Helping others feel connected, respected, and protected.
What is it that you and I can do to contribute to a sense of belonging in the workplace? Or in a training session? Wendy Gates Corbett, CPTD, addressed that issue during her ATD23 on-demand session, “You Don’t Belong Here. You’re Different!”
Corbett defined belonging as “the sense of security and support that results from feeling welcomed, valued, accepted, and safe as a part of something meaningful that’s larger than ourselves.” When employees don’t feel a sense of belonging, they feel disengaged, unmotivated, and tend to be silent, which contrasts with being more productive, innovative, and likely to stay with an organization when they feel a sense of belonging.
Through her research, Corbett (president at Signature Presentations) discovered three consistent themes: people wanted to be connected to those around them, as well as with their organization; they wanted to be respected by their peers and leaders; and they wanted to be protected—that is, they wanted to have trusting relationships.

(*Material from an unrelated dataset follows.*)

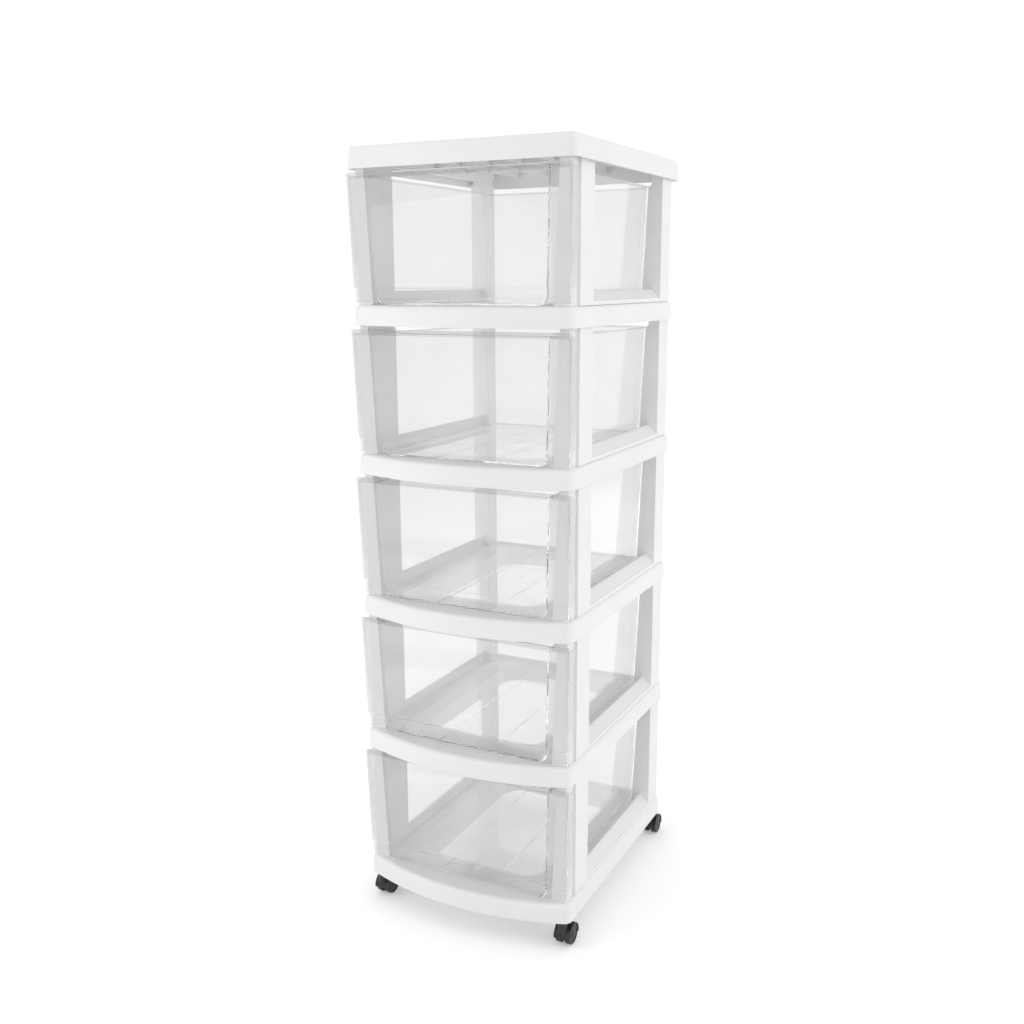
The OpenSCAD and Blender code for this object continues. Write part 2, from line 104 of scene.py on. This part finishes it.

Connected. What does being connected look like in the workplace? It means, said Corbett, feeling as though you’re being seen, heard, and that others are interested in you. Behaviors that spark connection include such things as saying, “thank you,” asking about non-work activities, sharing fun and funny anecdotes, and remembering the details of the lives of others.
Respected. Being acknowledged, appreciated, and valued. That’s what respect feels like, shared Corbett. She found that behaviors that exemplify respect include asking others for their advice, publicly acknowledging the work of others, making an effort to pronounce the names of others, and recognizing the knowledge and experience of others. Not only can all of us incorporate these aspects into our working environments but learning and development professionals can incorporate them into their classrooms.
Protected. Fairness, transparency, and trust are some of the indicators of feeling protected. It means employees are comfortable in saying, “I have a question,” “I’m having a bad day,” or “I have a different opinion.” In her research on this quality, Corbett asked individuals what it feels like to feel unprotected and vulnerable. She found that behaviors that made employees feel unprotected include their colleagues not standing up for them, being ignored, feeling overwhelmed, and not understanding something they think they should understand.
We can contribute to a safe, protected space by modeling transparency, walking away from gossip, standing up for an interrupted speaker, and helping balance deadlines and workloads if you’re a manager.
This was just one of the many on-demand sessions that ATD23 attendees have available to them throughout the conference. They’ll also be available, along with other recorded sessions, from May 29 through August 25.